#### WHAT YOU SHOULD DO:
The lines to be copied run from the one containing "obj.matrix_world = Matrix.Identity(4)" to the end of the material below; reproduce them exactly, including both ends, and nothing more.

#### COLLECTED MATERIAL:
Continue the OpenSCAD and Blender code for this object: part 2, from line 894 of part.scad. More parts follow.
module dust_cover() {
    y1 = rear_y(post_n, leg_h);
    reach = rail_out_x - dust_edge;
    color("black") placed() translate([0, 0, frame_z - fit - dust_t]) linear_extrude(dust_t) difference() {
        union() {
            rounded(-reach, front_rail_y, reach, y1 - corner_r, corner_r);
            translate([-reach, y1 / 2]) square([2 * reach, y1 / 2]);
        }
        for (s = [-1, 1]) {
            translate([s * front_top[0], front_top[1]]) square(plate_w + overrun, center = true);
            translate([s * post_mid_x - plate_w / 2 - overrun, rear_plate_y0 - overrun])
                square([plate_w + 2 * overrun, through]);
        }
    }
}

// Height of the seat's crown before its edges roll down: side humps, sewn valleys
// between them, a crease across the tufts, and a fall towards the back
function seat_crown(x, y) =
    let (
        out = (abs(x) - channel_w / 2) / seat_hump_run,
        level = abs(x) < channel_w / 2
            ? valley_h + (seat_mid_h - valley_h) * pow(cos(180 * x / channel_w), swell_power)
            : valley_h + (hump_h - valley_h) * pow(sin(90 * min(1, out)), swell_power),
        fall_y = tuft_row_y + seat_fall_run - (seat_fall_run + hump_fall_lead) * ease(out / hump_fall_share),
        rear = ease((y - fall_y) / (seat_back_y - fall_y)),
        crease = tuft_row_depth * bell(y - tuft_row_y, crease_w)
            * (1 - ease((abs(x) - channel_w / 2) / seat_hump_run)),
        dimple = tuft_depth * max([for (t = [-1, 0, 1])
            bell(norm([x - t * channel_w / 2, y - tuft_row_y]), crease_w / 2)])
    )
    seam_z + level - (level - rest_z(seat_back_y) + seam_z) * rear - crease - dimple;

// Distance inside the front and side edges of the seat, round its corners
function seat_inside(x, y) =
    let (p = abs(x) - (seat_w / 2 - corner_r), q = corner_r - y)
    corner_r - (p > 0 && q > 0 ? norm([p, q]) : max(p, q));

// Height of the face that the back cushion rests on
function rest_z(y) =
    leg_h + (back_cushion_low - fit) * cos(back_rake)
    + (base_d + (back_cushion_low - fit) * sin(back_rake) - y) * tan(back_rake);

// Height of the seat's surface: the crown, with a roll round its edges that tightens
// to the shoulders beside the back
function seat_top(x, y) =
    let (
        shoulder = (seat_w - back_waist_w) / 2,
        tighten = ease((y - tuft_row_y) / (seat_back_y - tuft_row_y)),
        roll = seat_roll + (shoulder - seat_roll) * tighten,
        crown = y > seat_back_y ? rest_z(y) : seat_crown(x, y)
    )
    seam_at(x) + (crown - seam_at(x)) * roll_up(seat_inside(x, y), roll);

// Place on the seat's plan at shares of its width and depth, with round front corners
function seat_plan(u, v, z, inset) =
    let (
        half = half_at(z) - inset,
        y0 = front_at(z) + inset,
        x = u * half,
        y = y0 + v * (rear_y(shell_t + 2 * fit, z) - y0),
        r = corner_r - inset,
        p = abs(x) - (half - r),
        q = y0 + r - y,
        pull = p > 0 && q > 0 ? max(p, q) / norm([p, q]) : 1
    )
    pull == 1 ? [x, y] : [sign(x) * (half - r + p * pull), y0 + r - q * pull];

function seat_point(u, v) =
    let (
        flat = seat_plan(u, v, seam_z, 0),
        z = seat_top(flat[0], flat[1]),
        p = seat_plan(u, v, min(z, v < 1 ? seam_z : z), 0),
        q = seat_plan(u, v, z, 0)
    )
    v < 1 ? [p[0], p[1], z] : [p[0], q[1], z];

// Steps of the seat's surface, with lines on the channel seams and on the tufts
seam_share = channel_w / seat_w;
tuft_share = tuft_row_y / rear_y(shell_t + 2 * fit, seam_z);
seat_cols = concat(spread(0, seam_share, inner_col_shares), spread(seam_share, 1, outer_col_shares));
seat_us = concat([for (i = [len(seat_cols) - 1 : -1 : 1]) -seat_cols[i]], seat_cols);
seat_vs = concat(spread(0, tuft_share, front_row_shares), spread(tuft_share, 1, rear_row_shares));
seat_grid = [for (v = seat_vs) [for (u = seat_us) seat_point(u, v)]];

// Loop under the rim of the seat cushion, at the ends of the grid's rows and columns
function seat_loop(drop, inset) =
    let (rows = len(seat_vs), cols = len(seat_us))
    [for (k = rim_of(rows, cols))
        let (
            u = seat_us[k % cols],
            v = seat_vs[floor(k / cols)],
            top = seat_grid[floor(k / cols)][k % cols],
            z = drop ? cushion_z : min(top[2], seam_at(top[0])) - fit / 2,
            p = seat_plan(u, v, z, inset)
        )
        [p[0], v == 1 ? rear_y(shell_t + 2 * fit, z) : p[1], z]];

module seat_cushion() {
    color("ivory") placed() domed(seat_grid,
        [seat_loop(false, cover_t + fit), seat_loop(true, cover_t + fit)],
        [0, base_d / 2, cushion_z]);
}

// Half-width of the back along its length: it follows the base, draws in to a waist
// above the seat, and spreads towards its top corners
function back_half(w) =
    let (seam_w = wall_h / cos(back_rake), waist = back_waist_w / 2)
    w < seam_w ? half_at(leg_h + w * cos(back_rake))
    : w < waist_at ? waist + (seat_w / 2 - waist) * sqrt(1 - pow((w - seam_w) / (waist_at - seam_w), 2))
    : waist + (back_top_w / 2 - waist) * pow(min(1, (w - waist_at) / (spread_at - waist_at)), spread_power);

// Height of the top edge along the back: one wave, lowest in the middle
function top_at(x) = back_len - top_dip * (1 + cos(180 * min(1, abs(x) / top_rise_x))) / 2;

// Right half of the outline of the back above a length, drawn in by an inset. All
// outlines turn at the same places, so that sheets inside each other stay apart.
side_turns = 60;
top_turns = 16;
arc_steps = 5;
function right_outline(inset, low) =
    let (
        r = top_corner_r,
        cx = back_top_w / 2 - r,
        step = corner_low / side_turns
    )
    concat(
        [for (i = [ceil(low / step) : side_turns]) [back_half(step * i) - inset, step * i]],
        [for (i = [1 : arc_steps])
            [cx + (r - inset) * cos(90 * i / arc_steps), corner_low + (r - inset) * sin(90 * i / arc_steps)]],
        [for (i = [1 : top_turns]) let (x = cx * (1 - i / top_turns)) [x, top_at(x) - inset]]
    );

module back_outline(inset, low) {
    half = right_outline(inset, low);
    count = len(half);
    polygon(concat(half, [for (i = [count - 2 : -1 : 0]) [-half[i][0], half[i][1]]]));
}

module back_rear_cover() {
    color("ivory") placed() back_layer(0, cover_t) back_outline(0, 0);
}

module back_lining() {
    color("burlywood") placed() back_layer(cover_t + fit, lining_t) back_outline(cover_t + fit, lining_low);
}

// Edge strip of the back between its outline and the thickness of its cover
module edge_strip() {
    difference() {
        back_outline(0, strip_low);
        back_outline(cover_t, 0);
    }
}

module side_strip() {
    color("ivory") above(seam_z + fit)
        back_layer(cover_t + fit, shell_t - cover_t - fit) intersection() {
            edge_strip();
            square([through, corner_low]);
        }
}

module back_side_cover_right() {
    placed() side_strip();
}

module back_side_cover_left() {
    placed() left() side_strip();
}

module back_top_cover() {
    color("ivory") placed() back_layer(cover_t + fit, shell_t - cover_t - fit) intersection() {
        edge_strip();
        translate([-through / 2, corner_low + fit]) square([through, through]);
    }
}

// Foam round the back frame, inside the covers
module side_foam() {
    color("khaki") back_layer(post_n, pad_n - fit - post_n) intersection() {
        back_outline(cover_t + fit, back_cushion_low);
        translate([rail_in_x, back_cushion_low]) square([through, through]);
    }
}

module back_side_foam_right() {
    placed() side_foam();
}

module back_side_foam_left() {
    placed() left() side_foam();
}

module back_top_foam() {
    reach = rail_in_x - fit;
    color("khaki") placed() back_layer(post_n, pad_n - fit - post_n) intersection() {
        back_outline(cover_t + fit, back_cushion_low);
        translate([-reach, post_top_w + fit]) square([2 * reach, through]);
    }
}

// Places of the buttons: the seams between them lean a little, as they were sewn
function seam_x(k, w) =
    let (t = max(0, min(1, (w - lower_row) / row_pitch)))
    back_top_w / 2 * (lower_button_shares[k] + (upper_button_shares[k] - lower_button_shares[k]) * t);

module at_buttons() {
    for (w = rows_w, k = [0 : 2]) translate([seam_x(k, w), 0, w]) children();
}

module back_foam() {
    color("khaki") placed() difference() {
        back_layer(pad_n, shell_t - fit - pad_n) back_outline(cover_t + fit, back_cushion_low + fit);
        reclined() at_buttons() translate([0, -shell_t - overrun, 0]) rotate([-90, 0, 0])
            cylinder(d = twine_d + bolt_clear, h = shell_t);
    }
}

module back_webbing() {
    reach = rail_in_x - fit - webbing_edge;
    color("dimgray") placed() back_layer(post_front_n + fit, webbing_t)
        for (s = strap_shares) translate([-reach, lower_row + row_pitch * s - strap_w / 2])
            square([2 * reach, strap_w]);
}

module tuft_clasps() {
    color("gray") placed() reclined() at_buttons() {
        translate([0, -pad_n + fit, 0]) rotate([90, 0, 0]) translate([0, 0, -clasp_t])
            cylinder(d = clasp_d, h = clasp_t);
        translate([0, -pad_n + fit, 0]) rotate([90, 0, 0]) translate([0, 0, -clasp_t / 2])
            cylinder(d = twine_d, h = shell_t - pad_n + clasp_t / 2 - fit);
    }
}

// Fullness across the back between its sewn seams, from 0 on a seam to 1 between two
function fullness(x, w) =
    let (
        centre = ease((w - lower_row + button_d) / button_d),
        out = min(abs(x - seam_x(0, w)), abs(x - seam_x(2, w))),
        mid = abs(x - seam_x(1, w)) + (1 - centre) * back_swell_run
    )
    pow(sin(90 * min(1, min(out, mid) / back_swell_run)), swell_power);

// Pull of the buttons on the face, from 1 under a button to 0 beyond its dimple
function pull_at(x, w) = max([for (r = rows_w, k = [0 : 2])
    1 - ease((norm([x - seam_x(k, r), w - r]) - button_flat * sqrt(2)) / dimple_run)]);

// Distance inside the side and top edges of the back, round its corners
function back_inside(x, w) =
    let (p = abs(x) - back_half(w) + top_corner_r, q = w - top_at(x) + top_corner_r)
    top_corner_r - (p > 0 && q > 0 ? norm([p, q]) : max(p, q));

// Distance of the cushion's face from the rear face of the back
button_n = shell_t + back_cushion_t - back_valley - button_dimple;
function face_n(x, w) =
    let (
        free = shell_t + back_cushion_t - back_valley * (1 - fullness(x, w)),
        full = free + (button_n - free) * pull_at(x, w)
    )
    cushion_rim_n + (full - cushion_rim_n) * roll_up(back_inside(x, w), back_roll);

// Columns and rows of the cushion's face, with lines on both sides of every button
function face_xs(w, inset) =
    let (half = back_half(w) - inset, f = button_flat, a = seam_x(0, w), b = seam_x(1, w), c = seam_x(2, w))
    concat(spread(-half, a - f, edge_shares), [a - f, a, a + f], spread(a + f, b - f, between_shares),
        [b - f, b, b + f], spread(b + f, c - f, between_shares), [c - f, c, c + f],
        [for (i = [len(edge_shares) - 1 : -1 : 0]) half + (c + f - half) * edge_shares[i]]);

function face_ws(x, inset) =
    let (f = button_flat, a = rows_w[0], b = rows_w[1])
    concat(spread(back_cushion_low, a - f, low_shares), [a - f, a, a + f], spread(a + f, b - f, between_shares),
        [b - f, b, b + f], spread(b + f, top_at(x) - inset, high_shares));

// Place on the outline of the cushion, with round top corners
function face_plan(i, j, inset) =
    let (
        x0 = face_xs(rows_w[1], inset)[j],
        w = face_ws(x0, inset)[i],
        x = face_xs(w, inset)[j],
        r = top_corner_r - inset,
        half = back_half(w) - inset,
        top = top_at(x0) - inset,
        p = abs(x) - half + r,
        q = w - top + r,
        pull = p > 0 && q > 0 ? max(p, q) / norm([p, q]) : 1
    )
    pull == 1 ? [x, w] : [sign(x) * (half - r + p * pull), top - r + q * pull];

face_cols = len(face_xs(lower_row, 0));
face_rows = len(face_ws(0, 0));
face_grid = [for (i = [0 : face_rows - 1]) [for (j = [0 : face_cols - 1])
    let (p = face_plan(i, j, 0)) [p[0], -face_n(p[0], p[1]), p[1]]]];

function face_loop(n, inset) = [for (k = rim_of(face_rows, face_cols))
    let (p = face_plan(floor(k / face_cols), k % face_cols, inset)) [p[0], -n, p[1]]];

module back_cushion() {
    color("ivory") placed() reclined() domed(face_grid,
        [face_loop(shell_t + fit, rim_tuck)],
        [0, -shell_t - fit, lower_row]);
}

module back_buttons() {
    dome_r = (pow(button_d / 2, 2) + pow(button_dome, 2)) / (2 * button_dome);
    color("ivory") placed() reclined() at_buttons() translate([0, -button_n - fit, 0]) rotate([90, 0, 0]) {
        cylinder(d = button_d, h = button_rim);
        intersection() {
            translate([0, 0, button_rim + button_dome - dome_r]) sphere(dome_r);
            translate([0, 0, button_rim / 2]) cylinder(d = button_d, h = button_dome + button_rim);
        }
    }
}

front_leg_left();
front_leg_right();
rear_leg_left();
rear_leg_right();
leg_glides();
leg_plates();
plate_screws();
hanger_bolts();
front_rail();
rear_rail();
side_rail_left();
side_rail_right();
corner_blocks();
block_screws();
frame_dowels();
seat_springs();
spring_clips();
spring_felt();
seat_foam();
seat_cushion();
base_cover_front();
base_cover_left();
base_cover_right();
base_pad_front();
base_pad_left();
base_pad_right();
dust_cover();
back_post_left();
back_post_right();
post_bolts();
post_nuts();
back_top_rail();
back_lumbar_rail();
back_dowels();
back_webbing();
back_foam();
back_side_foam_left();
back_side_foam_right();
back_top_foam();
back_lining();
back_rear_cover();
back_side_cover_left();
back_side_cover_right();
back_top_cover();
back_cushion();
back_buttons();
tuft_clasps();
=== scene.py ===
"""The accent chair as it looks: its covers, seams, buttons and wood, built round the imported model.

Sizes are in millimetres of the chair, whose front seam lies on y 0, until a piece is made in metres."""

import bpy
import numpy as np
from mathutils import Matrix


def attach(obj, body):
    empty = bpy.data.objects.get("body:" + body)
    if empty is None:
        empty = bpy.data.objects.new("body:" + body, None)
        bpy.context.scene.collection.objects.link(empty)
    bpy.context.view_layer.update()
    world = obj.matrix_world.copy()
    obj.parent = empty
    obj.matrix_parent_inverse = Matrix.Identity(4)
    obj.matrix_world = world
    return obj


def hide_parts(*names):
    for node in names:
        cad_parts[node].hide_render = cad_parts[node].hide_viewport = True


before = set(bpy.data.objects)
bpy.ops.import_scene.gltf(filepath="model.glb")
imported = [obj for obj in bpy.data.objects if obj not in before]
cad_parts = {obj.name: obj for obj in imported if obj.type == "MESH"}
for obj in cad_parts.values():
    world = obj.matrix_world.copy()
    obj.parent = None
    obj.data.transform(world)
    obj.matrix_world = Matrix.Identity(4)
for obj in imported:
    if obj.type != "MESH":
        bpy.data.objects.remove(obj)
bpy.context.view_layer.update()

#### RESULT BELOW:
    obj.matrix_world = Matrix.Identity(4)
for obj in imported:
    if obj.type != "MESH":
        bpy.data.objects.remove(obj)
bpy.context.view_layer.update()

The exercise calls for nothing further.